How the heck does a chatbot work?

Dan_Wroblewski · ‎10-20-2020

I was perplexed.

I learned about SAP Conversational AI chatbots, even created a few. I read the documentation, blogs, even architectural flowcharts. I created `tutorials and wrote my own blogs. But I couldn't quite get my head around what was happening.

No, the NLP (natural language processing) wasn't the problem, though I truly had NO idea how that worked and it sometimes gave bizarre values for the user's intents and entities. I could live with that. But how did it figure out what skills to run, what path to take, what messages to show.

So I did some testing ... and reading ... and discussing with the smartest people I could find.

Below is the result of my investigation, and an explanation, as far as I could comprehend, of how SAP Conversational AI chatbots work. It is designed for business users to understand how the chatbot decides what to display, and I make no guarantees.

1. Everything starts with an utterance

Everytime something is written into the chat by the user, the entire chatbot process starts.

All kinds of things happen in the Rube Goldberg machine behind the scenes: intents are detected, APIs are called, memory is updated, variables stored, and messages are displayed.

And then we wait for the next utterance and start all over again.

2. NLP determines intents and entities

Now I don't pretend to understand how NLP does what it does, but in the end it produces an intent and one or more entities from each utterance.

You can quickly see what it does for each utterance by testing in the chat preview and viewing the JSON (click the yellow information bubble).

Here's the JSON, showing you the intent and entities found by the NLP:

IMPORTANT: Each utterance produces its own set of intents and entities, and they are not stored after the next utterance. There is no stack of intents, and the previous intent has no direct influence on what happens with the current intent. (Yes, if an entity matches a skill requirement, its value is placed in memory, but the detected entity is forgotten. And yes, a previous intent may have rejiggered the system in some way that affects the chatbot now, but the intent itself is forgotten.)

3a. Select skill from stack?

Now, the action begins.

The chatbot has to select a skill to try to execute, and it starts by deciding whether to take the top skill on the skill stack. Skills are placed on the stack when they are triggered but not executed (for example, because the requirements were not fulfilled). IMPORTANT: During each utterance, the chatbot considers only the skill at the top of the stack.

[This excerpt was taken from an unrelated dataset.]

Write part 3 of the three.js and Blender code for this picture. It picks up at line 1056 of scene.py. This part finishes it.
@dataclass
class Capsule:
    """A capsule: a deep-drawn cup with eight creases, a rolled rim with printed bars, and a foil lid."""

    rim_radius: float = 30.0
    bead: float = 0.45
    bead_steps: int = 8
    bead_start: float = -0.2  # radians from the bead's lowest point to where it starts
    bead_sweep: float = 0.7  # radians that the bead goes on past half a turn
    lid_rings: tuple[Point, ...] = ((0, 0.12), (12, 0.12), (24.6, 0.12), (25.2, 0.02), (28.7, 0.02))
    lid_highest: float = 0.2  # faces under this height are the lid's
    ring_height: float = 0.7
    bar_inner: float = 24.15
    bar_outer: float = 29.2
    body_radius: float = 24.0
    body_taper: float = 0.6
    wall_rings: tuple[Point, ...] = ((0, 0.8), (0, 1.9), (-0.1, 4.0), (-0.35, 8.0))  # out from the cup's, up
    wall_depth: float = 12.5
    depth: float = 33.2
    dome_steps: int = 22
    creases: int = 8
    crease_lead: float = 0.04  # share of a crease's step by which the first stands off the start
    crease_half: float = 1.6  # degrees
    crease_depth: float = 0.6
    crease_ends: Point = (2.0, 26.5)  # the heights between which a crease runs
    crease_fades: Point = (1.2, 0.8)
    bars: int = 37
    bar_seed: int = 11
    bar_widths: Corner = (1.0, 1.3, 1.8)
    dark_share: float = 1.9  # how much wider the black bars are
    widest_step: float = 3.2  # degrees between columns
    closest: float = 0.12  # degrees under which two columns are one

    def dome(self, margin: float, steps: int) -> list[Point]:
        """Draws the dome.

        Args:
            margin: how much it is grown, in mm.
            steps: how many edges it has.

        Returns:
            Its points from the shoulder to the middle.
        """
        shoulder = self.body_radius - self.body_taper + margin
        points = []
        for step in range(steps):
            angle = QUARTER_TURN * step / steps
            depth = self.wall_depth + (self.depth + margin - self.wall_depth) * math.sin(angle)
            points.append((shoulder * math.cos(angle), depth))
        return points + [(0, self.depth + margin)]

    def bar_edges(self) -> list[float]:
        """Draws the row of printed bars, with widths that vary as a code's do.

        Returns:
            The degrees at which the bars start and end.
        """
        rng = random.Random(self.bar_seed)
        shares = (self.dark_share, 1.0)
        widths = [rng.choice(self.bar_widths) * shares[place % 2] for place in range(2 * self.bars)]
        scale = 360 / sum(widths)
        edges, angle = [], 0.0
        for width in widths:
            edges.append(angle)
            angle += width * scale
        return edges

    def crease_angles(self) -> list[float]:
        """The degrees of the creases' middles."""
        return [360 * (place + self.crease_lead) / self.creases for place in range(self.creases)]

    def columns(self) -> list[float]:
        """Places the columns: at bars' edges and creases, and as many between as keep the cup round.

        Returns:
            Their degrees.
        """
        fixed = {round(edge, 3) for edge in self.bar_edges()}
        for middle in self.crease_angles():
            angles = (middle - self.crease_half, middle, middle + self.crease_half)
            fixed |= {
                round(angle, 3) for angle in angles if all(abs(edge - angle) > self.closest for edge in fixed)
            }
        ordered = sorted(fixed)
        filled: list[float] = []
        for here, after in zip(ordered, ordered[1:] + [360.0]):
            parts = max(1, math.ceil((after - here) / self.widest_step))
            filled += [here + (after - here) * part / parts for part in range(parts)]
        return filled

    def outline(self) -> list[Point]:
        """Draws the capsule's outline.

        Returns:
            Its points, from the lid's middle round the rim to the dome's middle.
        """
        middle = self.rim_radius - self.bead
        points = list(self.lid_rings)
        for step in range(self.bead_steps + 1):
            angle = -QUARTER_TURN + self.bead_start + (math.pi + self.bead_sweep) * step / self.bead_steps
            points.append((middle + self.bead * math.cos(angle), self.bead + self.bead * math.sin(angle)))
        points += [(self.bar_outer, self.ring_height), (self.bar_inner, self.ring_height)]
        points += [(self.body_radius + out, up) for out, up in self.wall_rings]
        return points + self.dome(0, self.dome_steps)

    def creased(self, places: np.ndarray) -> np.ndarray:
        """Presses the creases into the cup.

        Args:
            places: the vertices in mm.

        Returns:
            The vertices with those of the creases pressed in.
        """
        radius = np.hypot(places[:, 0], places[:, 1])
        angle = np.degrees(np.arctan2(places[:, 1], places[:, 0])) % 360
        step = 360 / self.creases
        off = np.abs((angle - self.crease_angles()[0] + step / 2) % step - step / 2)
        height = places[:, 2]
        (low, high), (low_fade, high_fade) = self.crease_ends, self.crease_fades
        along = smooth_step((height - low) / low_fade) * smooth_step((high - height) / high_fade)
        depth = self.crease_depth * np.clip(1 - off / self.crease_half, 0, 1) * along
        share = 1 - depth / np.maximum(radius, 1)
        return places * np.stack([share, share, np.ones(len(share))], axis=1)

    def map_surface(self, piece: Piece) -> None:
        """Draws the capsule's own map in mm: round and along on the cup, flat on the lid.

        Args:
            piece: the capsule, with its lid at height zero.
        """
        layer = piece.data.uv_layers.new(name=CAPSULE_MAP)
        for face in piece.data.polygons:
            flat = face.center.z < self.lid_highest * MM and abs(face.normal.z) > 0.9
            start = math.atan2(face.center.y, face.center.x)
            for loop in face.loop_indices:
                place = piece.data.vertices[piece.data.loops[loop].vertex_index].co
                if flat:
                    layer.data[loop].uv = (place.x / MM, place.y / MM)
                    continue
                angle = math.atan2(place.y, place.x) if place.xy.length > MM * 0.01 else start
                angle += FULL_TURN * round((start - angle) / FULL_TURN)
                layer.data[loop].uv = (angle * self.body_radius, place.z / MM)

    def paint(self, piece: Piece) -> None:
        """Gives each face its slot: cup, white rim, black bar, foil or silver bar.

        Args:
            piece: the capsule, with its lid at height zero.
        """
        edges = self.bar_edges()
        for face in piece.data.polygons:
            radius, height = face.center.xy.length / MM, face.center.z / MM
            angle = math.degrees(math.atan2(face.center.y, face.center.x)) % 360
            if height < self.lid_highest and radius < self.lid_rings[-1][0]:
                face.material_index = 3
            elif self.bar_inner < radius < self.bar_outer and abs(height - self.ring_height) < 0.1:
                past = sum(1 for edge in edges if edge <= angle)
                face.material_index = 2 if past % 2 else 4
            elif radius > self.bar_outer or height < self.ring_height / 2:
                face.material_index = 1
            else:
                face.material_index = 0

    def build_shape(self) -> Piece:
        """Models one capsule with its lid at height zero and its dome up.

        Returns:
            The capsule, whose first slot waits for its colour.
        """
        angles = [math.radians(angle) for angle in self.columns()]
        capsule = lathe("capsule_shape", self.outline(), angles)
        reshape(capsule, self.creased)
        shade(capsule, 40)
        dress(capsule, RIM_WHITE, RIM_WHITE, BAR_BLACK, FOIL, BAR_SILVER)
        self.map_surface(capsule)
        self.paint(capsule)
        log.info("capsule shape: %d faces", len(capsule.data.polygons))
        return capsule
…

How does the chatbot decide whether to take it?

Since people can start talking about one thing and suddenly change topics, the chatbot only selects this skill if:

The current utterance contains the skill's trigger.

The current utterance contains an entity that is a requirement of the skill that has not so far been fulfilled.

3b. Select new skill?

If the chatbot decides against the top skill on the stack, it checks all the skills to see if any are triggered by the utterance.

If none are triggered, the fallback is executed.

If 1 is triggered, it's selected (and put on top of the stack).

If more than 1 are triggered, the fallback is executed.

IMPORTANT: A skill cannot be in the stack more than once. If a skill that is already somewhere in the stack is triggered, it is moved to the top of the stack.

4. Execute skill

Once we have the skill to execute, the chatbot:

Checks if the requirements are fulfilled. It may also display messages or run other actions that are defined in the replies of the requirements.

If the requirements are fulfilled, executes the skill's actions.

Once a skill is executed, it is removed from the stack.

A few additional things to note:

A Go To action with "start the skill" puts the skill on the top of the stack and the chatbot executes it (if its requirements are met).

A Go To action with "wait for user input" puts the skill on the top of the stack but the chatbot does not try to execute it.

No Reply merely means that no messages were included in the actions of the skills that were executed. No Reply appears in the chat preview, but each client can decide what to do when no messages are created from the utterance. The fallback skill, in contrast, is executed if no other skills could be selected.

These were things that confused me, and I hope I explained them correctly.